The center piece to this collection is the surreal, metal driven, “Lights of Carencro.” It tells the true story from the point of view of Melancon’s father when his older brother was killed in a motorcycle accident with a big rig truck near Carencro, Louisiana. The tragedy is dated around 1975 as Bad Company’s hit song, “Feel Like Making Love,” provides the only historic reference in the song. It is a first-hand narrative told as though Melancon’s father is talking on an old pay phone-awash in high frequency used in the vocal mix- which gives the song an added sense of urgency. The music raises the metal rock volume with a tangible texture and a sense of the trauma at the heart of the tragedy. The production and instrumentation gives the musical feel of being entangled in an industrial wreckage. It is new ground for Americana music.
Then there is the haunting image of Melacon’s young uncle wrapped around the back tire of a big rig truck.
As Melancon further describes his uncle, it becomes clear that he has found an important voice to illuminate the hidden South.
“He was a thinker. He would go off and sit by himself in the woods. He liked to be alone. He had an Oscar Wilde quote in his wallet that my dad retrieved. I still have it. He cut it out of the newspaper.
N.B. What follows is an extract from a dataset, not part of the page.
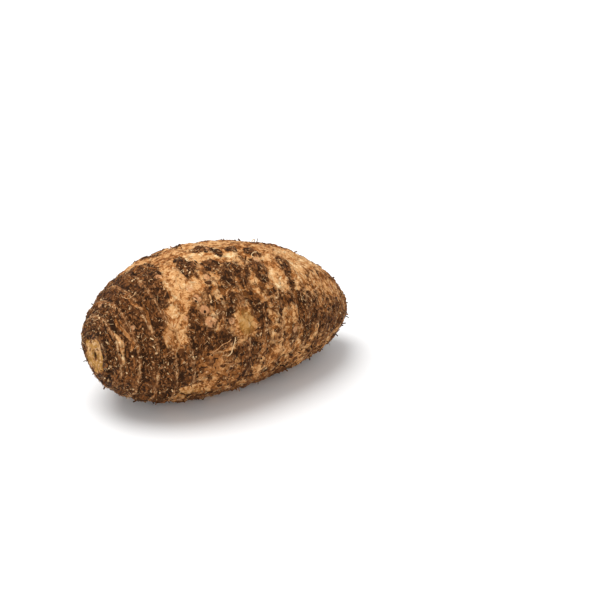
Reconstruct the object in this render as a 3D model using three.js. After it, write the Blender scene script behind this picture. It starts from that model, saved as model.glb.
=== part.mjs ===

It said, ‘All criticism is a form of autobiography.’ Melancon continued, “It gave me a better idea of who he was. It’s interesting for a teenage boy in the South to have a quote by a gay poet quote in his wallet.” It’s a wallet, which still bears the stains of his uncle’s blood, that Melancon still has in his possession.
The album closes with the touching, “By Her Side,” which tells a story of the devoted love of a neighborhood teacher who Melancon visited as a teenager. It’s a gentle and bittersweet way to end an album with the image of undying love singing us home from the dark journey of song encountered on LA 14.
With a strong visual-lyrical sense, Rod Melancon has, sometimes relentlessly, portrayed the soul of his family and culture in Louisiana while Brian Whelan has given the record a sonic context in the production that haunts and engages. With a new album soon to be in release, we can expect to hear more from Melancon this year as he continues to grow as a recording artist and a songwriter.